I knew the Rambler, and Mr Romney, you're no Rambler.
A year ago when Romney first started campaigning, Polistra liked him and wrote at
some length about Romney's father and his beloved Rambler.
Mitt has recently started to tell this story, but after a longer exposure to Mitt we can see that the analogy doesn't work.
George Romney took over Nash in 1954, at a time when the Establishment (Ford and GM) were running strong, exhibiting all the worst qualities of Ruthless Desire and Reckless Greed. GM and Ford were pushing Numerical Superiority in every possible way: more length, more flash, more horsepower, more advertising, more gas usage. Worst of all, GM and Ford conspired to lower prices below cost in '54, for the specific purpose of knocking out the competition.
Romney Senior knew that Nash couldn't run the same race. He chose instead to emphasize quality over quantity, value over price. The Rambler was just large enough to hold a family comfortably; had just enough power to drive safely; had no flash whatsoever, but had a sense of firmness and solidity, combined with proven durability. These qualities kept Nash alive when the other small companies failed, and later took Rambler up to third place in the market, ahead of Plymouth in 1960-61.

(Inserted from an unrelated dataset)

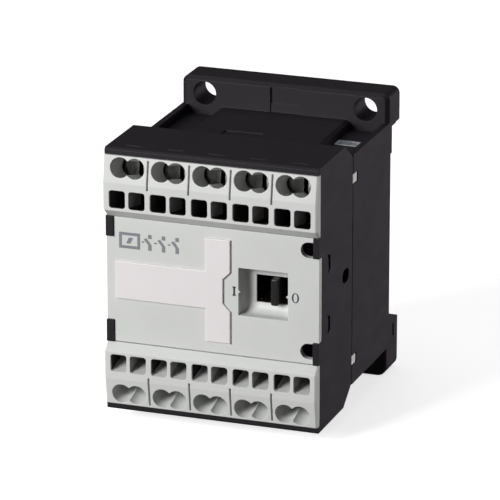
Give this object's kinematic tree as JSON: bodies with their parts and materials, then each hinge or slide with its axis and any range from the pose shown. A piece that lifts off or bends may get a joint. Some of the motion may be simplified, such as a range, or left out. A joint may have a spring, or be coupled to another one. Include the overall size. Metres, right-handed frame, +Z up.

Romney Junior has failed to learn the lesson, or perhaps his 'product' just isn't up to Rambler standards. In fact he's following the GM model, not the Nash model. What does he offer? Not something different, but a continuation of the same old Bush brand. He's had plenty of chances to separate himself from the Bush record, and every time he refuses. Instead, he concentrates on maximum flash, maximum advertising, maximum expenditure, and price cuts (i.e. Zero Zip Nada Taxes).
He's running on quantity, not quality.